The bottom line here is that global variables are sometimes necessary, but should be used carefully.

Overview of Command Processing

Before looking at how to manage I/O for commands being executed, here is a birds-eye view of what we want to accomplish:

Submitting the Assignment

The assignment is due by midnight on the last day of exams (Friday, May 24.) Create a tar file of your clean project directory, and add to it a text file named README (spelled and capitalized just like that) that tells how much of the project you finished so I can tell what parts to test and what not to test.

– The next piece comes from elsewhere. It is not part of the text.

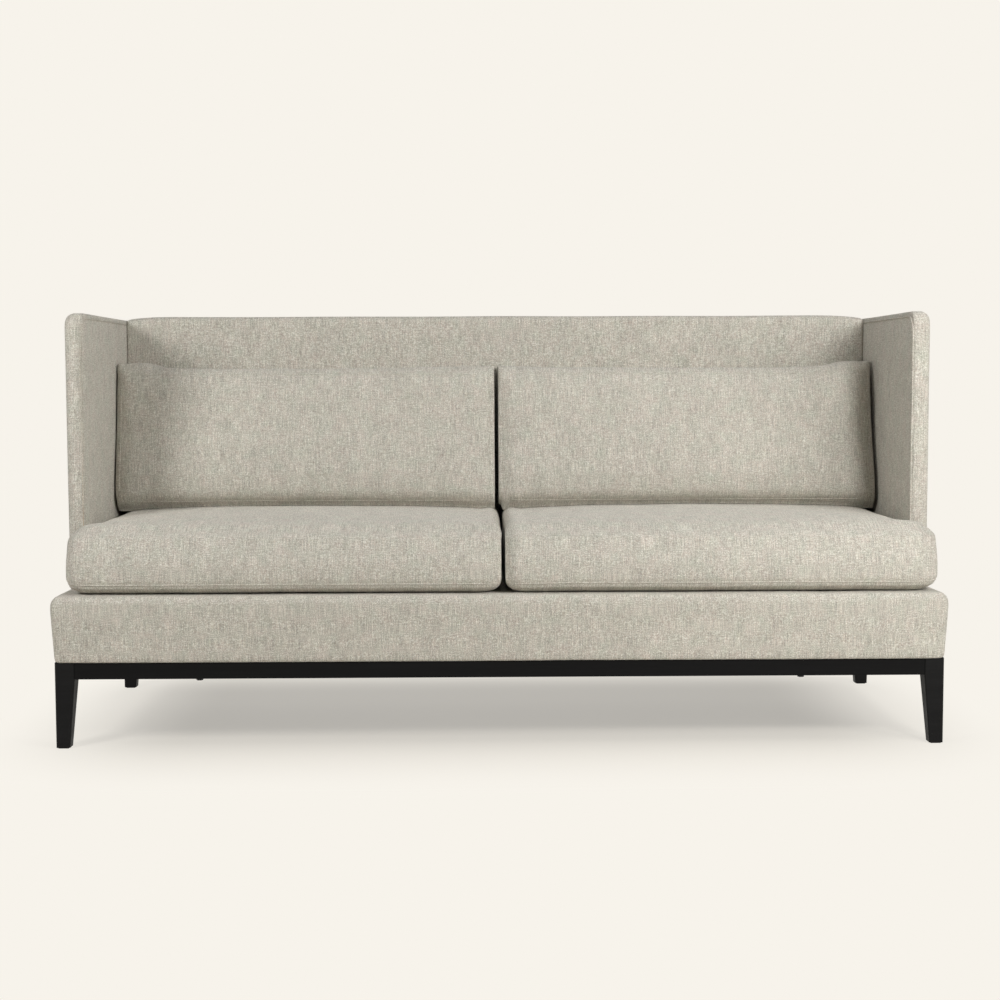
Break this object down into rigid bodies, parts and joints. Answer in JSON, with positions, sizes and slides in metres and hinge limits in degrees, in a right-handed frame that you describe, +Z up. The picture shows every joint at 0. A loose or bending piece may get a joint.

This is not a documentation file, just a note that tells what parts of the project do and don't work.

There will be no extensions for the project and no INC grades for the course.

The final exam will be based in large part on the concepts involved in doing the project (managing sockets, processes, signals, pipes, etc.). Rather than have the project due before the final, I am providing you with my solution for you to study from. If you decide to copy any of my code in the final version of your project, you may do so, but indicate what code you copied in your README file. If you use my code as a model and write your own code based on that model, you don't have to mention that in your README file. Warning: My code works (Mostly! See "Known Bugs" below.), but my model for doing the project is probably different from what you have already started. Trying to change your code to use parts of mine will probably cause more problems than if you just write your own code. And you're not allowed just to submit all my own code back to me!